■ WHAT THE EXERCISE ASKS
Give back the lines exactly, from the first one to the line with "const DIP_DEPTH = 2.5;", both ends included.

__________________________________________________

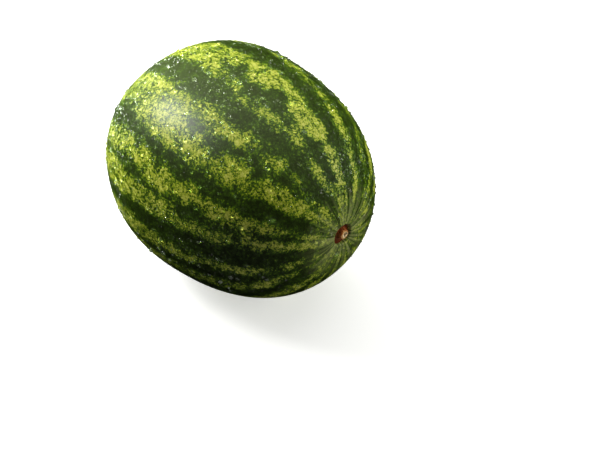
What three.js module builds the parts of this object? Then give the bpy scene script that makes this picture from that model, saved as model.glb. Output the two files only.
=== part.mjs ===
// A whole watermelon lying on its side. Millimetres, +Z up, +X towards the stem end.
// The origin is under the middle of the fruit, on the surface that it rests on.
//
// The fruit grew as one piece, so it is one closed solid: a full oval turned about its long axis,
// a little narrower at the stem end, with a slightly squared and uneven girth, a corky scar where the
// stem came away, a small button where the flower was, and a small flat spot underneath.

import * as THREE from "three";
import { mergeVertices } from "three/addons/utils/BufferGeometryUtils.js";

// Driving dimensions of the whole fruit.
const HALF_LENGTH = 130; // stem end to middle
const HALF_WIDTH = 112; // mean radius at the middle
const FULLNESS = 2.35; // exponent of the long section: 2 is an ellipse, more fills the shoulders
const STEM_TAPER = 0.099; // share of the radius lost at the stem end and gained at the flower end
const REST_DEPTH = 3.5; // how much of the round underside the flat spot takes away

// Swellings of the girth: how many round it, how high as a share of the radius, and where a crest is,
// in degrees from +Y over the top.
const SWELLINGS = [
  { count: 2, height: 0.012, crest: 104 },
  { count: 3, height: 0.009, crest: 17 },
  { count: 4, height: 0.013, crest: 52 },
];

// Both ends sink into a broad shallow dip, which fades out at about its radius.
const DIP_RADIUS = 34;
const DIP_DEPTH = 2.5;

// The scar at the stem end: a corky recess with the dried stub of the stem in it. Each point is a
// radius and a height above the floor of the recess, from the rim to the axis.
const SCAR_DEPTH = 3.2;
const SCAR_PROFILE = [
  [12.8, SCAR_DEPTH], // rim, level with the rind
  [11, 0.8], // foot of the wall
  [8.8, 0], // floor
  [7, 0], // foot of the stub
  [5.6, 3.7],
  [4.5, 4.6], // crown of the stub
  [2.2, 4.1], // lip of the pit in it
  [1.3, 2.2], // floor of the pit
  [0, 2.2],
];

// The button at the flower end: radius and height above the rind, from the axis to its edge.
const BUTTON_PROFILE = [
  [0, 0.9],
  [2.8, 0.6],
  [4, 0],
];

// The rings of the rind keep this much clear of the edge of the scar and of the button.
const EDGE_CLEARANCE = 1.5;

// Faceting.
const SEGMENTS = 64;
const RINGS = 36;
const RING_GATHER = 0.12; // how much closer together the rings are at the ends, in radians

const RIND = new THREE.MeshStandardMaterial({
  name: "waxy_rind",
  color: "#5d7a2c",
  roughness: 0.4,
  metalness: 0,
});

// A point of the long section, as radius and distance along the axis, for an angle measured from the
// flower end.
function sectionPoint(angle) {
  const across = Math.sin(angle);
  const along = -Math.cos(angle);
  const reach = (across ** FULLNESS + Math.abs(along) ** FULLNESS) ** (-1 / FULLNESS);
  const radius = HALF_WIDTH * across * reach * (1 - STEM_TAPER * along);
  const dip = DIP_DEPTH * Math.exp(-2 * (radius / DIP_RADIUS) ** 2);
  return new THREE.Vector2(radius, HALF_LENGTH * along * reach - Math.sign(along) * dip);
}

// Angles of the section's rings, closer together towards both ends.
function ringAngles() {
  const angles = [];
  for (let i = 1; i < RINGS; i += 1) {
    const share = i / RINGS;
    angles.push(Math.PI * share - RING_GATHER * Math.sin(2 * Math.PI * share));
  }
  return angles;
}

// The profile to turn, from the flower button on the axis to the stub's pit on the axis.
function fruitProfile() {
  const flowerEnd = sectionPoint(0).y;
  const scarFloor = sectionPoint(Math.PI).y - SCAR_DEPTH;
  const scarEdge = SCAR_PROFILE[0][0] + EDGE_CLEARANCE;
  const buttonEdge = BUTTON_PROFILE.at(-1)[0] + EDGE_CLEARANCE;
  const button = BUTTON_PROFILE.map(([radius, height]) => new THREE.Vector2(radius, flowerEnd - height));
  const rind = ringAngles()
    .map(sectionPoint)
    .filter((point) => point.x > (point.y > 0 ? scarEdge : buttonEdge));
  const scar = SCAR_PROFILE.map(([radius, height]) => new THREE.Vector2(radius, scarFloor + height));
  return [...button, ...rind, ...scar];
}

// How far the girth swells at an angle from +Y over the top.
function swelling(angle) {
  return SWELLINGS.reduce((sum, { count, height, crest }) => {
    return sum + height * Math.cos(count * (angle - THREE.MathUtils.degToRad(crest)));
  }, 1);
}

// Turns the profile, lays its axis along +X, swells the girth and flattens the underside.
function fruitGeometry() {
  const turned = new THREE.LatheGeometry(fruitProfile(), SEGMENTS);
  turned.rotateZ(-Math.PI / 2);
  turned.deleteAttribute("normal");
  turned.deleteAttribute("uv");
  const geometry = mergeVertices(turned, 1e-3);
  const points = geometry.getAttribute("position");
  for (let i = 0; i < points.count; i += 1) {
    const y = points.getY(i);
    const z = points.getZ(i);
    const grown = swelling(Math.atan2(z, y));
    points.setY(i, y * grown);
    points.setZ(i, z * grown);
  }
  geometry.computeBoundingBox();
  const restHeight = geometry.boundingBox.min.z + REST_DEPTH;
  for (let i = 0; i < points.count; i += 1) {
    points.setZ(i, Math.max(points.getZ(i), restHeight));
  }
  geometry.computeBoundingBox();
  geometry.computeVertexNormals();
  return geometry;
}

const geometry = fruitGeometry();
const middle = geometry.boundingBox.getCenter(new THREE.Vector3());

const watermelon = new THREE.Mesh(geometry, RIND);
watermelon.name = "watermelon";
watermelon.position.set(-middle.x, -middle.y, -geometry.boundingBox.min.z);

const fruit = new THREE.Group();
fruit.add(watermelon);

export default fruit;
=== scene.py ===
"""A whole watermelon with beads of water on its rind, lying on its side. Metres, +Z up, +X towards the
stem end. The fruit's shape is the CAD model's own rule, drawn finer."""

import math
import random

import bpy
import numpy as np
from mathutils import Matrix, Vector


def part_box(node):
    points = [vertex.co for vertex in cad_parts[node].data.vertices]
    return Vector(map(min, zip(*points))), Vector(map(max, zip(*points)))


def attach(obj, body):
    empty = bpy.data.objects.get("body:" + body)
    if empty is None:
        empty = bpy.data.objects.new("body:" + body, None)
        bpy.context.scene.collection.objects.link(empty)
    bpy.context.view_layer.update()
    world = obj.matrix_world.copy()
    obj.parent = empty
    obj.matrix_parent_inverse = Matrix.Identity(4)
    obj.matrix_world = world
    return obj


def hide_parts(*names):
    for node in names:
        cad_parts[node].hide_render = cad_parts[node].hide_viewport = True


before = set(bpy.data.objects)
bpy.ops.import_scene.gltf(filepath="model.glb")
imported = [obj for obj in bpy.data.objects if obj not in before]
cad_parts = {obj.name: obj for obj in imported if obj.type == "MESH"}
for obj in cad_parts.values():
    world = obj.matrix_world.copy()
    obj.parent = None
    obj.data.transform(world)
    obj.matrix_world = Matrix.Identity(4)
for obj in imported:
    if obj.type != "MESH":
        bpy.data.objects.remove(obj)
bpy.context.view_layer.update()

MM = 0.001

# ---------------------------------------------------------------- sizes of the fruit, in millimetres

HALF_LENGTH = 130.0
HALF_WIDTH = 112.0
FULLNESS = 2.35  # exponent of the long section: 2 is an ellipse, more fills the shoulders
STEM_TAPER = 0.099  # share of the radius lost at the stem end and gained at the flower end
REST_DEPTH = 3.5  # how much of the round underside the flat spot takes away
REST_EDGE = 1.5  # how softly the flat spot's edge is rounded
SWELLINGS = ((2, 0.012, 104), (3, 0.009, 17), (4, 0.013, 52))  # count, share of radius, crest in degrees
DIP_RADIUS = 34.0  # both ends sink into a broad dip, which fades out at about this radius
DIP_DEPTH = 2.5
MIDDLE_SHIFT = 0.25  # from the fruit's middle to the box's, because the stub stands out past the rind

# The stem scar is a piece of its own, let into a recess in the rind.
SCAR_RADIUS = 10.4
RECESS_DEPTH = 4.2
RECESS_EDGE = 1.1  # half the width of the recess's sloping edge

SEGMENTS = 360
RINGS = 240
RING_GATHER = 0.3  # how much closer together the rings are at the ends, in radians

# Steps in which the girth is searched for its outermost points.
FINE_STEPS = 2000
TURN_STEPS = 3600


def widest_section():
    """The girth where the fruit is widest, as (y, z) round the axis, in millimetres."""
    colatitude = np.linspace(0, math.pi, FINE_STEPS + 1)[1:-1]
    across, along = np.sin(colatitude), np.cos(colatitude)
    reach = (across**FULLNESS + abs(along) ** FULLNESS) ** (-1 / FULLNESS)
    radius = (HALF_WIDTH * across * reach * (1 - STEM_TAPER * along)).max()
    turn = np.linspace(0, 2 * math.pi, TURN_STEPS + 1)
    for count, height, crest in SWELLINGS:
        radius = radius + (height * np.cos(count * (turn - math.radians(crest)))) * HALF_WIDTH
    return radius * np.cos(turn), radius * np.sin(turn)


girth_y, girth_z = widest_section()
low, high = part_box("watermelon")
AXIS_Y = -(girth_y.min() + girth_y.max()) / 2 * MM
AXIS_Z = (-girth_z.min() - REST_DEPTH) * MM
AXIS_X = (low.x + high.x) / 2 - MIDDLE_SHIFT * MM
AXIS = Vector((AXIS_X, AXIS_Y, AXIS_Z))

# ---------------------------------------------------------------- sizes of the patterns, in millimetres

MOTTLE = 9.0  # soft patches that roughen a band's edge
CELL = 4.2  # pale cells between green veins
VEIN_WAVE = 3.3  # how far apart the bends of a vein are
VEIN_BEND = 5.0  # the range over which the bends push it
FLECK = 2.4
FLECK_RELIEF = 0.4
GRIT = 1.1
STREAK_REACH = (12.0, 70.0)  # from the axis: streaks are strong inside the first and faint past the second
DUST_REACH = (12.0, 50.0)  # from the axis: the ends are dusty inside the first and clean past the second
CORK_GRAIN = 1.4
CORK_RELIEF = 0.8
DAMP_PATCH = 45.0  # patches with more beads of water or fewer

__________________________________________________

■ THE SOLUTION
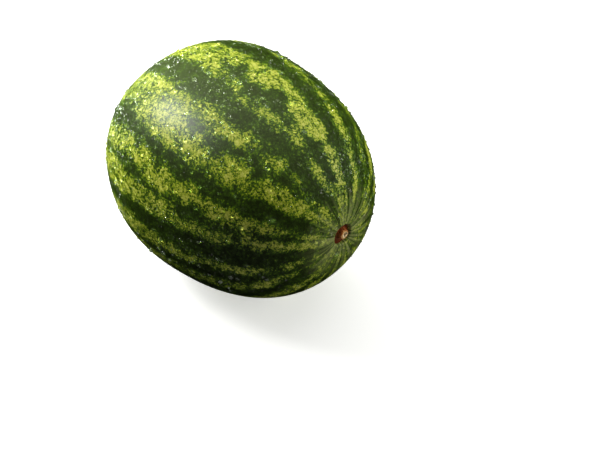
What three.js module builds the parts of this object? Then give the bpy scene script that makes this picture from that model, saved as model.glb. Output the two files only.
=== part.mjs ===
// A whole watermelon lying on its side. Millimetres, +Z up, +X towards the stem end.
// The origin is under the middle of the fruit, on the surface that it rests on.
//
// The fruit grew as one piece, so it is one closed solid: a full oval turned about its long axis,
// a little narrower at the stem end, with a slightly squared and uneven girth, a corky scar where the
// stem came away, a small button where the flower was, and a small flat spot underneath.

import * as THREE from "three";
import { mergeVertices } from "three/addons/utils/BufferGeometryUtils.js";

// Driving dimensions of the whole fruit.
const HALF_LENGTH = 130; // stem end to middle
const HALF_WIDTH = 112; // mean radius at the middle
const FULLNESS = 2.35; // exponent of the long section: 2 is an ellipse, more fills the shoulders
const STEM_TAPER = 0.099; // share of the radius lost at the stem end and gained at the flower end
const REST_DEPTH = 3.5; // how much of the round underside the flat spot takes away

// Swellings of the girth: how many round it, how high as a share of the radius, and where a crest is,
// in degrees from +Y over the top.
const SWELLINGS = [
  { count: 2, height: 0.012, crest: 104 },
  { count: 3, height: 0.009, crest: 17 },
  { count: 4, height: 0.013, crest: 52 },
];

// Both ends sink into a broad shallow dip, which fades out at about its radius.
const DIP_RADIUS = 34;
const DIP_DEPTH = 2.5;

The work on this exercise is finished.